E alla fine, così come tutti i salmi finiscono in gloria, tutte le analisi economiche finiscono per arrivare al prezzo del latte.
Il prezzo del latte. Il prezzo del latte lo decide il mercato ed è unico per tutti. In pratica non solo non esiste la qualità ma nemmeno il concetto di qualità.
E se il prezzo è unico la qualità sarà la stessa e tutti i formaggi sono simili. E il prezzo è più o meno lo stesso e comunque basso.
Come se ne esce? Andando nella direzione opposta all’attuale, visto che non funziona.

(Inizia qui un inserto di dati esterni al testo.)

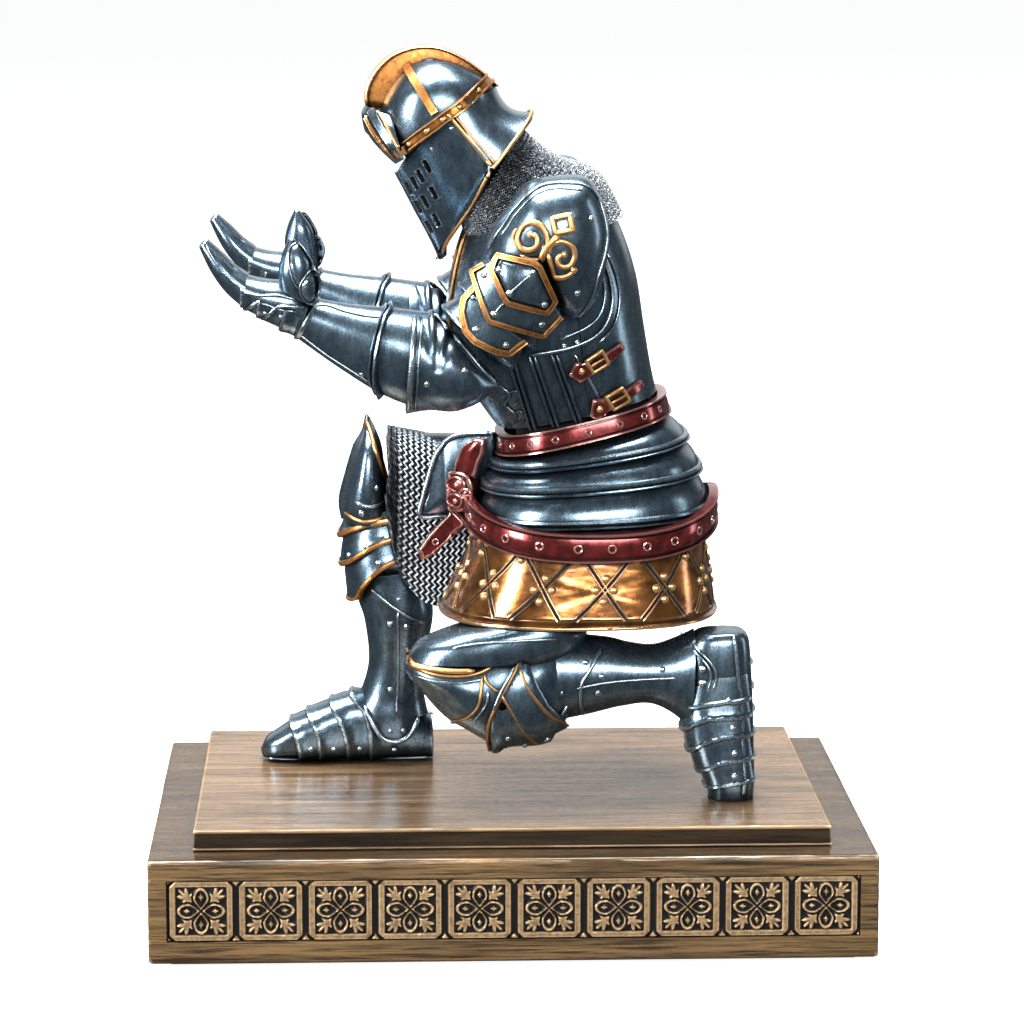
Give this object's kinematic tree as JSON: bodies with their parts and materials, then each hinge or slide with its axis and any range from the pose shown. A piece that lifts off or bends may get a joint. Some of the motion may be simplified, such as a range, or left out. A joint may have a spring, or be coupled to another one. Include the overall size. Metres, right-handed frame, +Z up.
{
  "type": "knight statuette pen holder",
  "caption": "Kneeling armoured knight statuette on a stepped plinth, both open hands held out palms up to carry a pen, with a relief frieze round the base.",
  "frame": {"origin": "centre of the plinth's footprint, on the surface it stands on", "axes": "+Z up, -X the way the knight faces, so the long side of the plinth lies along X; -Y the knight's left side"},
  "size_m": [0.1212, 0.0886, 0.1498],
  "materials": {
    "blued_steel": "cast resin painted dark blue steel, semi gloss, black wash in the recesses and pale dry-brushed edges",
    "gilt_trim": "antique gold paint with brown wash, semi gloss",
    "gilt_plate": "mottled antique gold paint with brown wash, semi gloss",
    "red_leather": "belt and straps cast in resin, painted metallic oxblood, rubbed pink on the edges",
    "mail": "cast chain mail texture, dark steel paint, rings dry-brushed silver",
    "plinth_bronze": "wood grain texture painted bronze brown with black streaks, glossy on top",
    "frieze_relief": "raised bronze tile relief over a black ground",
    "felt": "thin black felt"
  },
  "bodies": {
    "root": {"felt_pad": "felt", "plinth_block": "plinth_bronze", "frieze_left": "frieze_relief", "frieze_right": "frieze_relief", "frieze_front": "frieze_relief", "frieze_back": "frieze_relief", "plinth_slab": "plinth_bronze", "breastplate": "blued_steel", "backplate": "blued_steel", "side_strap_left_upper": "red_leather", "side_strap_right_upper": "red_leather", "side_strap_left_lower": "red_leather", "side_strap_right_lower": "red_leather", "waist_belt": "red_leather", "fauld_upper": "blued_steel", "fauld_middle": "blued_steel", "fauld_lower": "blued_steel", "hip_belt": "red_leather", "skirt": "gilt_plate", "poleyn_right": "blued_steel", "knee_lame_right_upper": "blued_steel", "knee_lame_right_lower": "blued_steel", "greave_right": "blued_steel", "sabaton_right": "blued_steel", "cuisse_left": "blued_steel", "poleyn_left": "blued_steel", "poleyn_wing_left": "blued_steel", "greave_left": "blued_steel", "sabaton_left": "blued_steel", "cuisse_right": "blued_steel", "mail_skirt": "mail", "tasset": "blued_steel", "front_strap": "red_leather", "hip_buckle": "red_leather", "belt_tail": "red_leather", "pauldron_left": "blued_steel", "pauldron_right": "blued_steel", "pauldron_lame_upper_left": "blued_steel", "pauldron_lame_upper_right": "blued_steel", "pauldron_lame_middle_left": "blued_steel", "pauldron_lame_middle_right": "blued_steel", "pauldron_lame_lower_left": "blued_steel", "pauldron_lame_lower_right": "blued_steel", "couter_left": "blued_steel", "couter_right": "blued_steel", "vambrace_left": "blued_steel", "vambrace_right": "blued_steel", "palm_left": "blued_steel", "palm_right": "blued_steel", "fingers_left": "blued_steel", "fingers_right": "blued_steel", "thumb_left": "blued_steel", "thumb_right": "blued_steel", "helmet_skull": "blued_steel", "visor": "blued_steel", "neck_guard": "blued_steel", "brow_plate": "blued_steel", "helmet_strapwork": "gilt_trim", "helmet_comb": "gilt_trim", "mail_collar": "mail"}
  },
  "joints": []
}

Imitiamo il mondo del vino: lo stesso produttore deve fare formaggi diversi partendo da latti diversi. Nel mondo del vino il produttore, giocando con la tecnica di produzione delle uve, fa vini diversi a prezzi molto diversi anche con uve della stessa pianta.
Un esempio, nel settore caseario, è quello dell’azienda Ca’ Donadel di Magliano Veneto: con vacche alla stalla produce latte normale e con un gruppo al pascolo produce Latte Nobile, a prezzo diverso e superiore.
Se poi con quei latti giochi di fino e lavori a latte crudo, senza fermenti e stagionati in grotta naturale, puoi portare i formaggi a prezzi molto alti.
Se invece misceliamo, pastorizziamo e usiamo i fermenti, allora va bene così, prezzi bassi, formaggi sempre più scadenti e, però, che meraviglia il patrimonio caseario nazionale, un patrimonio che tutti ci invidiano e ci copiano.
Verrebbe da dire: tutte chiacchiere e distintivo!